Work required ->
Write out only the span of lines that begins at the line with "visor_washers_top();" and ends at the line with "obj.matrix_world = Matrix.Identity(4)". Keep both end lines, word for word.

--- Begin Information provided ---

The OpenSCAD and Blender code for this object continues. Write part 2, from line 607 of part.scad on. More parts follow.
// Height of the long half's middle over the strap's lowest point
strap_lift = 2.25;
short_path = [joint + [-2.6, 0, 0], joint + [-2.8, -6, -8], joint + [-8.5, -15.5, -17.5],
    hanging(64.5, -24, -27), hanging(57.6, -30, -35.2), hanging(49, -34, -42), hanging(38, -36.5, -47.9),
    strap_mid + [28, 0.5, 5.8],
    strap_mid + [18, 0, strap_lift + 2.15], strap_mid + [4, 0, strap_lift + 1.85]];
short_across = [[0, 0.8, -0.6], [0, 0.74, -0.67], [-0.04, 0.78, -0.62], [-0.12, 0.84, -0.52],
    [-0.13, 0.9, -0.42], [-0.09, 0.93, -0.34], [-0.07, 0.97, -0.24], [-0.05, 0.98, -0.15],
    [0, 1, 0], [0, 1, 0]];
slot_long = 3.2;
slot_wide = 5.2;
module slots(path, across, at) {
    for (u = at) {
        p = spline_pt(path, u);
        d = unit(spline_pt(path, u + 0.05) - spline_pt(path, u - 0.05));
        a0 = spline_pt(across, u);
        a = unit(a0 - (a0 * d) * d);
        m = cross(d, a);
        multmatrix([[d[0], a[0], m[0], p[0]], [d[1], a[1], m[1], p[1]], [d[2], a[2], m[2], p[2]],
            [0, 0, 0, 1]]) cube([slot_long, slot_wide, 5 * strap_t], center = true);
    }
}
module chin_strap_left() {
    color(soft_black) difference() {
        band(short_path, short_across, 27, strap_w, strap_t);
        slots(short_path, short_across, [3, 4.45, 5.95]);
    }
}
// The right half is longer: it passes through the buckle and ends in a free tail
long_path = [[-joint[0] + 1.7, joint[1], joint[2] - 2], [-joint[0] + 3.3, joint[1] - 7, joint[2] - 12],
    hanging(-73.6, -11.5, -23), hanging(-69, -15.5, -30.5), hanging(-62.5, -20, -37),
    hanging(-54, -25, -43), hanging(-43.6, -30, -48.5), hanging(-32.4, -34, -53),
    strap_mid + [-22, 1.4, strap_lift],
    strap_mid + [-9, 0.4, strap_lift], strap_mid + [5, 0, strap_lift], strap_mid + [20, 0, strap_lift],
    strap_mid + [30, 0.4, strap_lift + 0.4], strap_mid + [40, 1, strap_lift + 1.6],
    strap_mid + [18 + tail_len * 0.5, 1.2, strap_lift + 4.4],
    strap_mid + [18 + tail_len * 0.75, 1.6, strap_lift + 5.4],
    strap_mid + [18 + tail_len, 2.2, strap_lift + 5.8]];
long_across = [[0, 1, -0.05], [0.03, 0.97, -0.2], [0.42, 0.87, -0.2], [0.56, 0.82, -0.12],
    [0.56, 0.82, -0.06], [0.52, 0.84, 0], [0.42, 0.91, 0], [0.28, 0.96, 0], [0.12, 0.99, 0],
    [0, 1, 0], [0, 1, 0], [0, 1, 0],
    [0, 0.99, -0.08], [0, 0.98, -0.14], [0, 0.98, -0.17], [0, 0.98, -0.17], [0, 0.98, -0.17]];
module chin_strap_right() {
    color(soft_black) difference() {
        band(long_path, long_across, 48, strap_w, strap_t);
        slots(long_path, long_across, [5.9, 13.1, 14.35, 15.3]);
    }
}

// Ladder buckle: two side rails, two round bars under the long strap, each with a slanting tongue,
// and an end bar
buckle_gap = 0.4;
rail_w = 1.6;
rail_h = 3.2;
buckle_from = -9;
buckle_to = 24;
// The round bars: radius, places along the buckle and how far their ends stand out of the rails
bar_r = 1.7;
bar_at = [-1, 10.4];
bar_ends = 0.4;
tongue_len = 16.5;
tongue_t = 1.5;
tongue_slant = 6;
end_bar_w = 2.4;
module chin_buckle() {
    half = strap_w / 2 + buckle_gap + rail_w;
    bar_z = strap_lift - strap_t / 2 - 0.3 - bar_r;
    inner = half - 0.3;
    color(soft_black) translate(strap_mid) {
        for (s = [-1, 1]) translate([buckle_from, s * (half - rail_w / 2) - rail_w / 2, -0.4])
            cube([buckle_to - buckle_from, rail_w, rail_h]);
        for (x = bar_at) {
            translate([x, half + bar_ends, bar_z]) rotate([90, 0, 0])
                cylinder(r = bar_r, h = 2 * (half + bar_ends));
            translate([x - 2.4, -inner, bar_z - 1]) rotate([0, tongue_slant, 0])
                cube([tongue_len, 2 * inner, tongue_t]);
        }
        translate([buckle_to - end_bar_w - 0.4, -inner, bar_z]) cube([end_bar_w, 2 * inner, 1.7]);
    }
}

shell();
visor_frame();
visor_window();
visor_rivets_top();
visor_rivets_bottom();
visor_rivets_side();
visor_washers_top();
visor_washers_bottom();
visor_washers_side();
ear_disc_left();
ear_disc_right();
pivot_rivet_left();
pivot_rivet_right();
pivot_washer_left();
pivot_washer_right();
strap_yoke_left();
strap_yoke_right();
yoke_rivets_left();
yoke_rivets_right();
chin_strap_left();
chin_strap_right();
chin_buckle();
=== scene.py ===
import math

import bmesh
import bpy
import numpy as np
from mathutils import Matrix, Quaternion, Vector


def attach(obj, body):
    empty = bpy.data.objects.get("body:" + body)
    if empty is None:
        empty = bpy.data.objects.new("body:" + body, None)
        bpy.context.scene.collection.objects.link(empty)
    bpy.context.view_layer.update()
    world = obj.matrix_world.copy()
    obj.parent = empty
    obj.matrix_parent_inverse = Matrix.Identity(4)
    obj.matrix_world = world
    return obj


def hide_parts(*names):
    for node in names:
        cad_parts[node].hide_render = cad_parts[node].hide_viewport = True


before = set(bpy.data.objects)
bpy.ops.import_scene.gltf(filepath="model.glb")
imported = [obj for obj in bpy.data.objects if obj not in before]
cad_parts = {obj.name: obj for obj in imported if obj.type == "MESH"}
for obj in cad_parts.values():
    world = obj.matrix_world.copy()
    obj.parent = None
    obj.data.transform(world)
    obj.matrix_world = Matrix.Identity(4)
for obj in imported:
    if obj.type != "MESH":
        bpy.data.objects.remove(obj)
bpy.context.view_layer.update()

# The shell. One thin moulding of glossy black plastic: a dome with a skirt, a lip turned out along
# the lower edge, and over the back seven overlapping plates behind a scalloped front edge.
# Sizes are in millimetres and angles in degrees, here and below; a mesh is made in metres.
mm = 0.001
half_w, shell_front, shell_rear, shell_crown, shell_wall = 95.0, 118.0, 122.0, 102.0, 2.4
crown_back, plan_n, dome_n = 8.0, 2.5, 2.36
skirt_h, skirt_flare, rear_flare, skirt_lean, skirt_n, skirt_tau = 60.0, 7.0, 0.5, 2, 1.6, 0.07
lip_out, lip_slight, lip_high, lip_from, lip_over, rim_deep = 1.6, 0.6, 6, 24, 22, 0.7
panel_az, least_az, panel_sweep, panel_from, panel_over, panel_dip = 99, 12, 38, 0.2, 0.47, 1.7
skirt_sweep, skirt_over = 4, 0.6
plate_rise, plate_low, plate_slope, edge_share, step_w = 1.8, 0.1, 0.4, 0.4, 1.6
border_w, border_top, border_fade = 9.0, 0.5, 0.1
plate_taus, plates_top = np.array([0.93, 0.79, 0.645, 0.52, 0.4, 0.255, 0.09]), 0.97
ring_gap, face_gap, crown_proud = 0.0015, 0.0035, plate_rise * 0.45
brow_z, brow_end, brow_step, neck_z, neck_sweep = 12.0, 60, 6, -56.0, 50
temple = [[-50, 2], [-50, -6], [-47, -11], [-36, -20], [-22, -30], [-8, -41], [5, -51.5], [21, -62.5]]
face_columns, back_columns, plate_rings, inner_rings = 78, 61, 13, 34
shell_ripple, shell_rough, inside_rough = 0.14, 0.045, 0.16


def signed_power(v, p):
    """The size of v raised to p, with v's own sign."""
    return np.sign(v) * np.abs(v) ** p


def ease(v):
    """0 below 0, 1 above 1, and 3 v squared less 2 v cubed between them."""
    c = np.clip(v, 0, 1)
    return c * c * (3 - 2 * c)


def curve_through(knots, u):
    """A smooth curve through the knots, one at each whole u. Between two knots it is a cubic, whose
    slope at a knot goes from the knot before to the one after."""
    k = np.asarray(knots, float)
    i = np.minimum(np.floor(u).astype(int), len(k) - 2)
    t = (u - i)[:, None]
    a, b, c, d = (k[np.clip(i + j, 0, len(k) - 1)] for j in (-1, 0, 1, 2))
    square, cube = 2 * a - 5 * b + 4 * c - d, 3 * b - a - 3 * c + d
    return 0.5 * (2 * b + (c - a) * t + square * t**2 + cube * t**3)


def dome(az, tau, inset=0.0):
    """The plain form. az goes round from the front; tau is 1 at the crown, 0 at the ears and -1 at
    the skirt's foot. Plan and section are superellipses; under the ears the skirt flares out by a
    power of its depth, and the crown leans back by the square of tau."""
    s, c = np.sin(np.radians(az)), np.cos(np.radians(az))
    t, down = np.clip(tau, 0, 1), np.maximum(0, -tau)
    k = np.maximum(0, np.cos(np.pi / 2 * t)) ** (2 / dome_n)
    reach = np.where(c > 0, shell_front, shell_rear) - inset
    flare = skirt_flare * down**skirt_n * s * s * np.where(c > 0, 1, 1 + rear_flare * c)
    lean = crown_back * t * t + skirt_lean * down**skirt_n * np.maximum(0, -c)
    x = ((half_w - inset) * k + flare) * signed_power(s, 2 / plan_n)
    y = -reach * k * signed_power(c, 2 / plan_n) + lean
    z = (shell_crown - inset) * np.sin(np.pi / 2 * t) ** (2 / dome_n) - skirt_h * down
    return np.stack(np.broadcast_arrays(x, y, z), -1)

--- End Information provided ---

Result of this exercise ->
visor_washers_top();
visor_washers_bottom();
visor_washers_side();
ear_disc_left();
ear_disc_right();
pivot_rivet_left();
pivot_rivet_right();
pivot_washer_left();
pivot_washer_right();
strap_yoke_left();
strap_yoke_right();
yoke_rivets_left();
yoke_rivets_right();
chin_strap_left();
chin_strap_right();
chin_buckle();
=== scene.py ===
import math

import bmesh
import bpy
import numpy as np
from mathutils import Matrix, Quaternion, Vector


def attach(obj, body):
    empty = bpy.data.objects.get("body:" + body)
    if empty is None:
        empty = bpy.data.objects.new("body:" + body, None)
        bpy.context.scene.collection.objects.link(empty)
    bpy.context.view_layer.update()
    world = obj.matrix_world.copy()
    obj.parent = empty
    obj.matrix_parent_inverse = Matrix.Identity(4)
    obj.matrix_world = world
    return obj


def hide_parts(*names):
    for node in names:
        cad_parts[node].hide_render = cad_parts[node].hide_viewport = True


before = set(bpy.data.objects)
bpy.ops.import_scene.gltf(filepath="model.glb")
imported = [obj for obj in bpy.data.objects if obj not in before]
cad_parts = {obj.name: obj for obj in imported if obj.type == "MESH"}
for obj in cad_parts.values():
    world = obj.matrix_world.copy()
    obj.parent = None
    obj.data.transform(world)
    obj.matrix_world = Matrix.Identity(4)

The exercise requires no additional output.